◆ Written exercise
Skip every line before the one containing "What parts and", then copy that line and the rest of the entries below exactly, through the last line.

+--

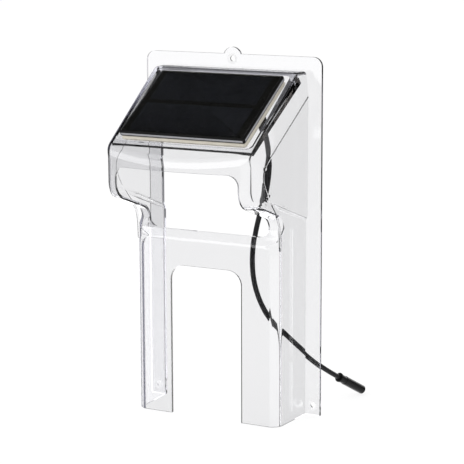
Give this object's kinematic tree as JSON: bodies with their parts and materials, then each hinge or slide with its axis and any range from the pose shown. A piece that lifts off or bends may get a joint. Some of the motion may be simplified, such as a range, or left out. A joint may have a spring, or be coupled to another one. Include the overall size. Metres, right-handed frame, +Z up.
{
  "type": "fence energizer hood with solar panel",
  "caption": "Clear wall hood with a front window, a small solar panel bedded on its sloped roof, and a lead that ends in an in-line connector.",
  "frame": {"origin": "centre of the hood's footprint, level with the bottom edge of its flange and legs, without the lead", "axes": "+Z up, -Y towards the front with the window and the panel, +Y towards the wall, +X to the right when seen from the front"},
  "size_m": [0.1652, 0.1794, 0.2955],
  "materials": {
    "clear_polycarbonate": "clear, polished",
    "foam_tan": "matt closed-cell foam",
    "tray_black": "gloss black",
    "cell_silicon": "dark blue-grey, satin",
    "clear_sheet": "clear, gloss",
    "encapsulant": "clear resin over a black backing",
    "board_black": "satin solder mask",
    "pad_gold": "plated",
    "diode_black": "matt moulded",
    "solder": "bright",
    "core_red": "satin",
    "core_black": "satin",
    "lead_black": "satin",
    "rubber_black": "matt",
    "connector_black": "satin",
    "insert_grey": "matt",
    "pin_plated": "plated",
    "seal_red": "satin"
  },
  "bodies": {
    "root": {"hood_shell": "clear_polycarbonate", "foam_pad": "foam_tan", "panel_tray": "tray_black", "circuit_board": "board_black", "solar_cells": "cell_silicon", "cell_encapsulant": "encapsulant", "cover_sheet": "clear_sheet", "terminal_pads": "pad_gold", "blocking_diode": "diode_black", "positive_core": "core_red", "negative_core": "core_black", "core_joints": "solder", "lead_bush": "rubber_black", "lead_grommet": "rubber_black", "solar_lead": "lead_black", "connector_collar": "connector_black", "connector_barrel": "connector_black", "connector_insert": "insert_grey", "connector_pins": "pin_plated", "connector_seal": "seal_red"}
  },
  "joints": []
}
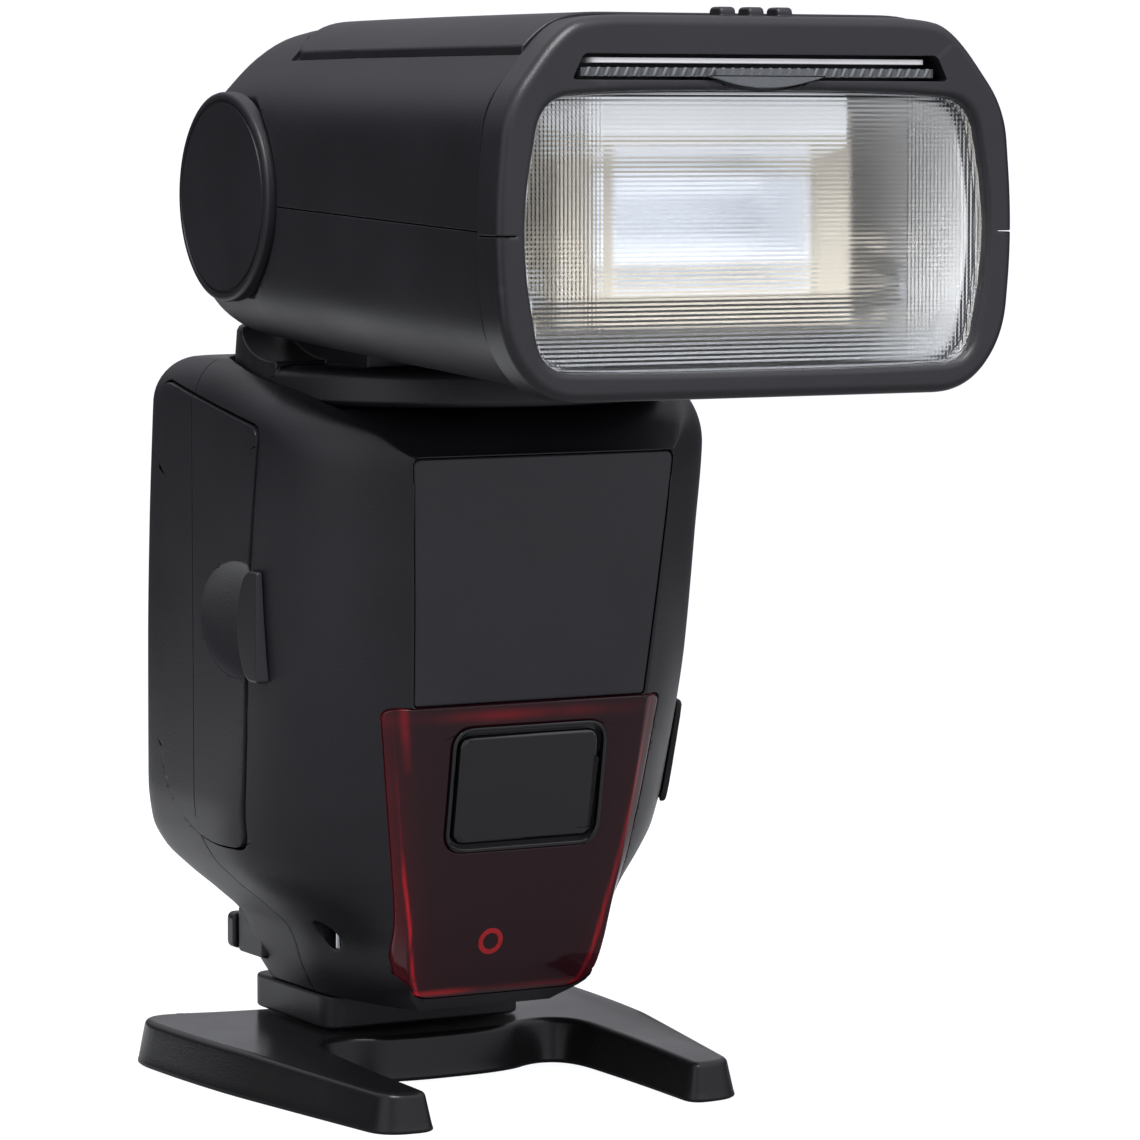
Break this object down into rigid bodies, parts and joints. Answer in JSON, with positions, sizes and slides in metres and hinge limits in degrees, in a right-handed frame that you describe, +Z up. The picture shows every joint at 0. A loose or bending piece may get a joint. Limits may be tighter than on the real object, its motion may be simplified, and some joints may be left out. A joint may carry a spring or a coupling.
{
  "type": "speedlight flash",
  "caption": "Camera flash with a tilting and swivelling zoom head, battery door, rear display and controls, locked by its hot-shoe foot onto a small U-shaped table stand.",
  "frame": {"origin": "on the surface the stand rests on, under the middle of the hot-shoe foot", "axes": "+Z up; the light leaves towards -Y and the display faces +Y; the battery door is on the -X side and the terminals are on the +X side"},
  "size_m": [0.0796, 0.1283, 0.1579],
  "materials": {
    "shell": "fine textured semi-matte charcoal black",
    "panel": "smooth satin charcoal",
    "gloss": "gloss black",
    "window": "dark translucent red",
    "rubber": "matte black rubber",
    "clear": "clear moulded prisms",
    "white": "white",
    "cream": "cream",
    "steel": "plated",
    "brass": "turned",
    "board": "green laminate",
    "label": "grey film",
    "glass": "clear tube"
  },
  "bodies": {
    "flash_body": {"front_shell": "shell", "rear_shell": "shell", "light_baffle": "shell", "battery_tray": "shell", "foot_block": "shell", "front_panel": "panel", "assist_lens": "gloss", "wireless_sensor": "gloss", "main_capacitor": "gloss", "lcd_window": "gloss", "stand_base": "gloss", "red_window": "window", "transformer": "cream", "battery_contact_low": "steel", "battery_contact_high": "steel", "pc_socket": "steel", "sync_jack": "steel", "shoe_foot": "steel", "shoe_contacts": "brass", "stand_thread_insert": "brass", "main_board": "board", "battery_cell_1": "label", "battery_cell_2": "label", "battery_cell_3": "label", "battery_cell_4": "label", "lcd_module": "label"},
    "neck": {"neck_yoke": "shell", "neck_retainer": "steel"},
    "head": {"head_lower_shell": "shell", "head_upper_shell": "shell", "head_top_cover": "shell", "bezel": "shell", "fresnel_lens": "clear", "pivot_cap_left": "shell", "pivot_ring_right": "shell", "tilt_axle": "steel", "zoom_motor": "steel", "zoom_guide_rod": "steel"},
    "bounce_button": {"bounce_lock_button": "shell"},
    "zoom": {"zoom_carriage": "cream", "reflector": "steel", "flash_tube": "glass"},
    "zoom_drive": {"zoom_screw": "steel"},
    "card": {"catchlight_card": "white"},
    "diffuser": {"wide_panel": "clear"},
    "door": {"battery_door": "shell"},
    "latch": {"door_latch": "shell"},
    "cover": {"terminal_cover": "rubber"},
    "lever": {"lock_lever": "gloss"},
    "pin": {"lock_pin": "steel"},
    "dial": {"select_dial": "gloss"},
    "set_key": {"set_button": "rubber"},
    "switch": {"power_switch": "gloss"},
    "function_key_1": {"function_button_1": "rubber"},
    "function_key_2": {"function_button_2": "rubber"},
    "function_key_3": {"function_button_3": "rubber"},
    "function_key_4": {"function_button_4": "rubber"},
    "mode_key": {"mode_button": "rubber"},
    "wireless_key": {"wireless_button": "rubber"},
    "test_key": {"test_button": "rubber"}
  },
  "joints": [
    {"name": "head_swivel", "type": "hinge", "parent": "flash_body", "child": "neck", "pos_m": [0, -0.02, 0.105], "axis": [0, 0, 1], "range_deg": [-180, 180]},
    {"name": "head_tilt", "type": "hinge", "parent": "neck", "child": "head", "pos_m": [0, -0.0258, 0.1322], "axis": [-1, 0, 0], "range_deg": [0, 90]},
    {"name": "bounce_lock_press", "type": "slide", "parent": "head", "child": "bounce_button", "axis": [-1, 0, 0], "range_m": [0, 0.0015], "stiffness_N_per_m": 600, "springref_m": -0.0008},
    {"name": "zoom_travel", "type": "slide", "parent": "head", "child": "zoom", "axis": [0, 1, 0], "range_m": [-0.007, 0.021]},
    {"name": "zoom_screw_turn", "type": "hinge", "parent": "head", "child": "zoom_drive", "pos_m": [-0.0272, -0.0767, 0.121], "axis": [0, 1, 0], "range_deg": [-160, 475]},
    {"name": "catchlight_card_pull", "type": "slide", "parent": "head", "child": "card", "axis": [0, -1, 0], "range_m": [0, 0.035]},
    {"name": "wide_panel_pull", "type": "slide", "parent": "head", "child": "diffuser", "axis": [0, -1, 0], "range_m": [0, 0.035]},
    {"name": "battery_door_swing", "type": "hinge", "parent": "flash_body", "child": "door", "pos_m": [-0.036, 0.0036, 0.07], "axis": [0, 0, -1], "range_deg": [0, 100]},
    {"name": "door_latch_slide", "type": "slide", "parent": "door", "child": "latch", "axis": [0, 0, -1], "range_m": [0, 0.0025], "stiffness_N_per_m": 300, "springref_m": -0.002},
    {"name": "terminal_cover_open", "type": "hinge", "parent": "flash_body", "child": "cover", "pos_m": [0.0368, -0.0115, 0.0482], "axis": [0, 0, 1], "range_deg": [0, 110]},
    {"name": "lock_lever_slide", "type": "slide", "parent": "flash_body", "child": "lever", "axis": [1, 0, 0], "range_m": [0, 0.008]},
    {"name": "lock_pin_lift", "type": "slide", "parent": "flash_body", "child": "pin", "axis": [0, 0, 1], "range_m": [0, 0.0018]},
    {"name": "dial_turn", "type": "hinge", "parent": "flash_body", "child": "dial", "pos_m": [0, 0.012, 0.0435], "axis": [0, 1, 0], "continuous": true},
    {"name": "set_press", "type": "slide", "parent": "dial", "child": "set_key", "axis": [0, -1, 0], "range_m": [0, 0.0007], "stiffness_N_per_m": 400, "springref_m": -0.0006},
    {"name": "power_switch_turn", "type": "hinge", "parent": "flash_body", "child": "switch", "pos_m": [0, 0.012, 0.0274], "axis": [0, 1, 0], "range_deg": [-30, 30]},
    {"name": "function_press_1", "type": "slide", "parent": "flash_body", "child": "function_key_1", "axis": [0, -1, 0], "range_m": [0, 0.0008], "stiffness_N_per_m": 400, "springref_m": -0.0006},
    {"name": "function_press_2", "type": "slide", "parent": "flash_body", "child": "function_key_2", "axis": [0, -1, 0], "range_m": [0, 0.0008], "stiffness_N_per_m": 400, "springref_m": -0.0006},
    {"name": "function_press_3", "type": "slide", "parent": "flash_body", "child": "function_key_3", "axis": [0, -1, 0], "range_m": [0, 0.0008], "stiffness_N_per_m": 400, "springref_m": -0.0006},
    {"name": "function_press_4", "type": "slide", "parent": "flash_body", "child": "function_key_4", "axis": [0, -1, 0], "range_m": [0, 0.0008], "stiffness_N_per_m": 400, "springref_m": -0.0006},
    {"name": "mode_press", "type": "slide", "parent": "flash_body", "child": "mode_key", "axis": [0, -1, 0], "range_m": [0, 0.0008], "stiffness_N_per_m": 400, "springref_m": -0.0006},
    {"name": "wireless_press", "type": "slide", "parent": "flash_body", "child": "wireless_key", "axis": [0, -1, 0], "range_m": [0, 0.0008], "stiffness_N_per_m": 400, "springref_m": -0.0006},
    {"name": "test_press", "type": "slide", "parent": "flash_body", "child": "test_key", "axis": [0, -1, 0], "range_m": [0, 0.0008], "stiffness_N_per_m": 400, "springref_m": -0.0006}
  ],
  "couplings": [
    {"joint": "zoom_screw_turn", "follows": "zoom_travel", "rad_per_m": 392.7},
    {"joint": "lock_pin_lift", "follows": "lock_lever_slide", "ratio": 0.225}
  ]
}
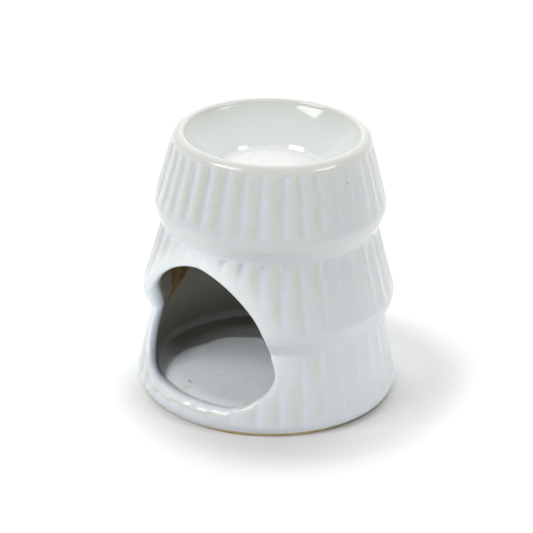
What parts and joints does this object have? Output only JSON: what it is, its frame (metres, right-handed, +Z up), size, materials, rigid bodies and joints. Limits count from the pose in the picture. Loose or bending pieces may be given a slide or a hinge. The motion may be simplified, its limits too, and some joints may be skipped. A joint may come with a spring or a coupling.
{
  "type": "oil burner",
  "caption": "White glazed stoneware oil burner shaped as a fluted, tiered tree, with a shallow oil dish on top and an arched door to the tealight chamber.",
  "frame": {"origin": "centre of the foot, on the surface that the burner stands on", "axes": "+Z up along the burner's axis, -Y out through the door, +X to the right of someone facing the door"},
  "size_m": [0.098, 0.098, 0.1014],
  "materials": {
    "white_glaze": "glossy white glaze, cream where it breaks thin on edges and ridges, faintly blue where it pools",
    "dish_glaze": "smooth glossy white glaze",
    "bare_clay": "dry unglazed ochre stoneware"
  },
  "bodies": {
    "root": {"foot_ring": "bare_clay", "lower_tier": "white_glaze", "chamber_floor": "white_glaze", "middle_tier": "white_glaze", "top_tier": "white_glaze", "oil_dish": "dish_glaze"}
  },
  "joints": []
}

+--

◆ Answer to the exercise
What parts and joints does this object have? Output only JSON: what it is, its frame (metres, right-handed, +Z up), size, materials, rigid bodies and joints. Limits count from the pose in the picture. Loose or bending pieces may be given a slide or a hinge. The motion may be simplified, its limits too, and some joints may be skipped. A joint may come with a spring or a coupling.
{
  "type": "oil burner",
  "caption": "White glazed stoneware oil burner shaped as a fluted, tiered tree, with a shallow oil dish on top and an arched door to the tealight chamber.",
  "frame": {"origin": "centre of the foot, on the surface that the burner stands on", "axes": "+Z up along the burner's axis, -Y out through the door, +X to the right of someone facing the door"},
  "size_m": [0.098, 0.098, 0.1014],
  "materials": {
    "white_glaze": "glossy white glaze, cream where it breaks thin on edges and ridges, faintly blue where it pools",
    "dish_glaze": "smooth glossy white glaze",
    "bare_clay": "dry unglazed ochre stoneware"
  },
  "bodies": {
    "root": {"foot_ring": "bare_clay", "lower_tier": "white_glaze", "chamber_floor": "white_glaze", "middle_tier": "white_glaze", "top_tier": "white_glaze", "oil_dish": "dish_glaze"}
  },
  "joints": []
}